Numa troca de ideias num grupo do facebook, também ele ligado à nossa área, este blogger convida alguns colegas a terem uma reunião com o Bastonário da OE, de modo a propor soluções aos nossos problemas e não apenas criticando sem nada fazer. Até aqui tudo bem, ideia a meu ver válida.
A meu ver, o problema surge quando é o autor anónimo do blog que consegue essa reunião com o Bastonário, dizendo algo tipo “É só mandar mensagem, que eu consigo reunião de modo a apresentarem soluções.”

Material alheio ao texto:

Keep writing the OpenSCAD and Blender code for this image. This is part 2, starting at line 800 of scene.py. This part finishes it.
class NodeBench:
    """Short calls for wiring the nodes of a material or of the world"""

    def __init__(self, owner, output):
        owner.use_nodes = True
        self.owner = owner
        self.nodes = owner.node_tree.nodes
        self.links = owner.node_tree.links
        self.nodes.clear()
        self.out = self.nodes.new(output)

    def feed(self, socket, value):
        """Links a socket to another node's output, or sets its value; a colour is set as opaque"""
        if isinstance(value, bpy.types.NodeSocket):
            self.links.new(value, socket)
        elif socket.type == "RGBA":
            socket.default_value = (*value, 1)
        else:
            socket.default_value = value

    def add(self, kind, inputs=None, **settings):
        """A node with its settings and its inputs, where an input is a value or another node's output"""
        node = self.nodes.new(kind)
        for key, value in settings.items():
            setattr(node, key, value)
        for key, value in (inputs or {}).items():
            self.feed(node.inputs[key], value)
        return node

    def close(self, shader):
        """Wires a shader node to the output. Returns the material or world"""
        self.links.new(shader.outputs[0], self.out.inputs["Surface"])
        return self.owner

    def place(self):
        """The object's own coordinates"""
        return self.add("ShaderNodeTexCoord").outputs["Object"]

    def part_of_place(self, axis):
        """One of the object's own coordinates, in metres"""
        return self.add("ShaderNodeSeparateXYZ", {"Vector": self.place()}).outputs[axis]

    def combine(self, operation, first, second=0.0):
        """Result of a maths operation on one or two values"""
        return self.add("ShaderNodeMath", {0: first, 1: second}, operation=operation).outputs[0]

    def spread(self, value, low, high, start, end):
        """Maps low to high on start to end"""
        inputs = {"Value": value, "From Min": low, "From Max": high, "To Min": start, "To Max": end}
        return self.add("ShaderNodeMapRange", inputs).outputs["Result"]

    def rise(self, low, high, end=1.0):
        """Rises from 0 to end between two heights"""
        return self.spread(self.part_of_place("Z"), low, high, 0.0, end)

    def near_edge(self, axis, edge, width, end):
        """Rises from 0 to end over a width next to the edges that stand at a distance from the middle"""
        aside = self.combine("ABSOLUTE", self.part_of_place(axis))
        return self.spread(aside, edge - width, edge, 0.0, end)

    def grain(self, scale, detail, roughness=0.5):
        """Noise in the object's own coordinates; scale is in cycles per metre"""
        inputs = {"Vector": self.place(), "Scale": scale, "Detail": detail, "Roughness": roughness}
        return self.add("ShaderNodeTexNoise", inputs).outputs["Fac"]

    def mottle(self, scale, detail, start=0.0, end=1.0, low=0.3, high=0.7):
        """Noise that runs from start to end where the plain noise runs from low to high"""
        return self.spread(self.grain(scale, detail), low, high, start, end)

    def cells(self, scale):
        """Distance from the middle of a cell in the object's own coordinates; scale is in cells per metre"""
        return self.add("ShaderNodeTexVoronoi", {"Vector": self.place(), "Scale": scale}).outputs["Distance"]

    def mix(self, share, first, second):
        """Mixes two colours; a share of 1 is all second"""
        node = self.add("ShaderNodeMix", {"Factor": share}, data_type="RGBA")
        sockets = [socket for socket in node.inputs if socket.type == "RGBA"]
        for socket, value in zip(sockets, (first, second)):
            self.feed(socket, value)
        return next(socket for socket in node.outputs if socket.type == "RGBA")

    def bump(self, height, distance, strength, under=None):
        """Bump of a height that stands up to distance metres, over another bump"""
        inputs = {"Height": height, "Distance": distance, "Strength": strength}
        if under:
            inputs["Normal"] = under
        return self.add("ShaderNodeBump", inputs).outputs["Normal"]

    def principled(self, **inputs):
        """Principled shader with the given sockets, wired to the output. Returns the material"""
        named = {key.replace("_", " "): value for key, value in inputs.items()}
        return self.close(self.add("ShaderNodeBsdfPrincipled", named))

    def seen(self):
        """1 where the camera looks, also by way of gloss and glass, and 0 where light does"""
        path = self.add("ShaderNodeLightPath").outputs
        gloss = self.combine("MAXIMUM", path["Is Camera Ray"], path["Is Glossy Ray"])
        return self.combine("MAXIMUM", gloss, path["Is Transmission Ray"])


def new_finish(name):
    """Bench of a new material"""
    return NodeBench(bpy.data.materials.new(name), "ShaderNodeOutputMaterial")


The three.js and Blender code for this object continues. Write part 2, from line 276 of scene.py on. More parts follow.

Será que não me consegue uma cunha para trabalhar em qualquer sítio em Portugal?
Numa profissão como a nossa, em que a ética é tão valorizada (e bem), parece-me pouco ético este tipo de influências. Se queremos contactar com a OE, temos os meios oficiais para o fazer (se nos respondem é outra questão…ética?) e não deveria ser necessário um convite, via facebook, de alguém anónimo, para conseguir esse contacto. Aqui já me parece a política e o seu tráfico de influências e compadrios a entrar numa entidade como a OE. Ou seja, um péssimo caminho.
Claro que, como país de velhos costumes, muita gente verá isto como algo normal. Eu não vejo, mas isso sou eu.
Fica mal na fotografia o DE e a OE…mas principalmente a OE, órgão público que devia primar pela transparência nas suas ações. Claro que a OE sabendo disto tem uma solução fácil, pode afastar-se das declarações do DE, dizendo que nada sabem e que esta pessoa não é um agente de reuniões da OE.

Mas uma vez mais, como já referi aqui anteriormente, à OE não basta ser séria, tem que parecê-lo!